I wear baggy shit and I wear what I want; I don’t say, “Oh, I am going to wear baggy clothes because it’s baggy clothes.” It’s never like that. It’s more, just, I wear what I want to wear. But of course, everyone sees it as, “She’s saying no to being sexualized,” and, “She’s saying no to being the stereotypical female.” It’s a weird thing because I know a lot of what I hear is a positive or people trying to be positive about how I dress; how I am never really out there wearing nothing, or wearing dresses. I’ve heard that. [Even] from my parents, [the] positive [comments] about how I dress have this slut-shaming element. Like, “I am so glad that you are dressing like a boy, so that other girls can dress like boys, so that they aren’t sluts.” That’s basically what it sounds like to me.
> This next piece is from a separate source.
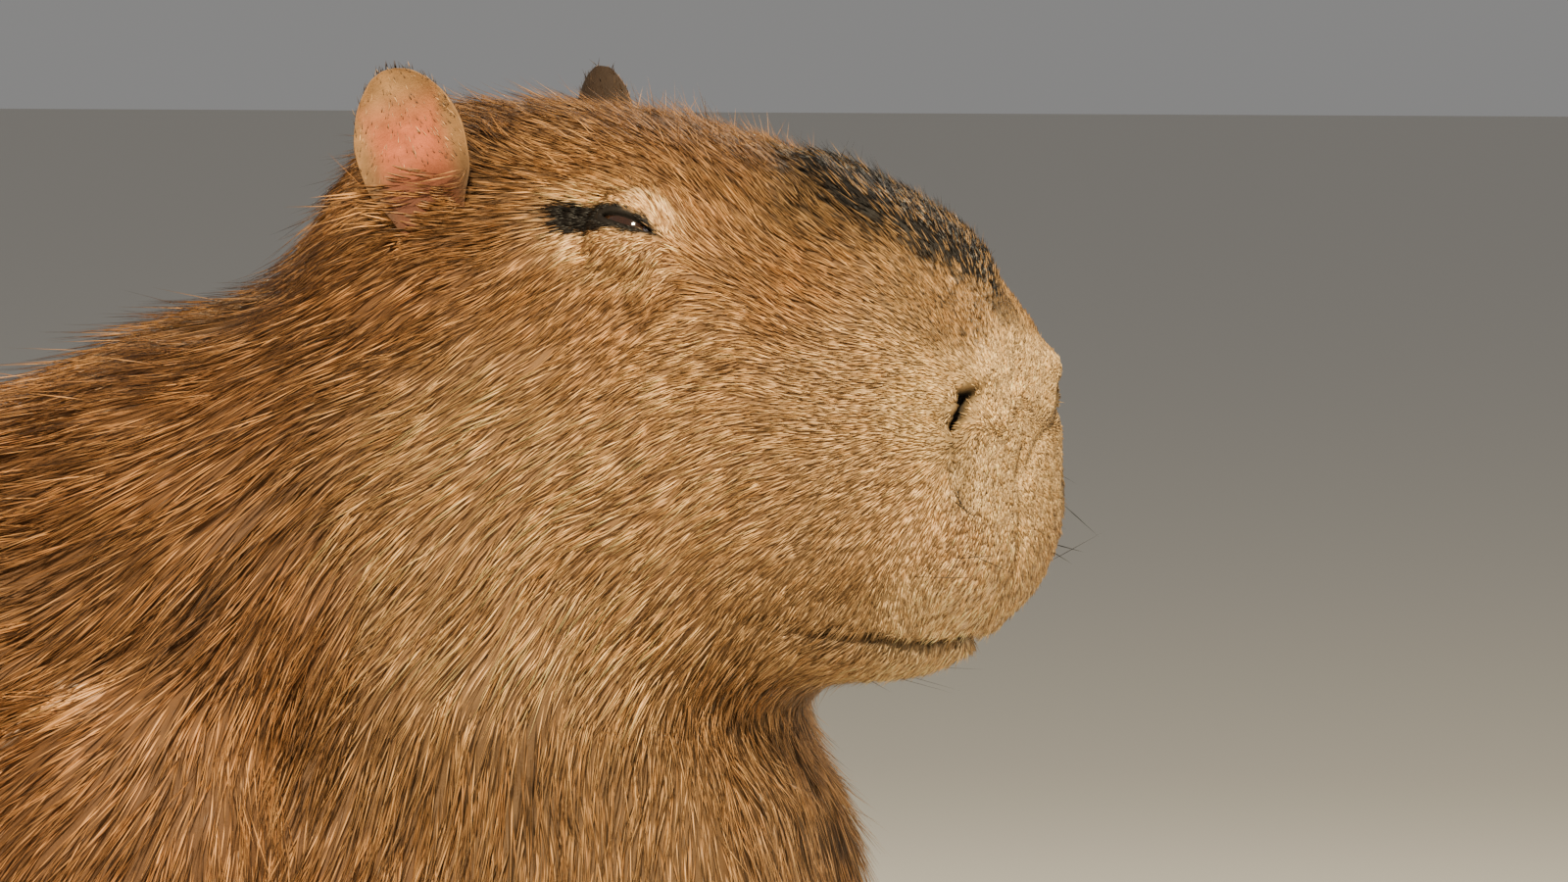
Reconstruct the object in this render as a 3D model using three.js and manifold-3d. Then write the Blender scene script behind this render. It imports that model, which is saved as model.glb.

Granted, Eilish did say previously that she liked wearing baggy clothes specifically because “nobody can have an opinion because they haven’t seen what’s underneath.” She said in a Calvin Klein ad, “nobody can be like, ‘she’s slim-thick,’ ‘she’s not slim-thick,’ ‘she’s got a flat ass,’ ‘she’s got a fat ass.’” But her choices still seem like a personal preference and less some big statement on how young women in pop are sexualized at every corner. It’s inevitable that she’ll be compared to the Britney Spears, Taylor Swifts, and Lorde’s of the world and their expressions of teen girlhood, of course. But when it comes to her sweatshirts, Eilish would like to let everyone know: it’s really not that deep!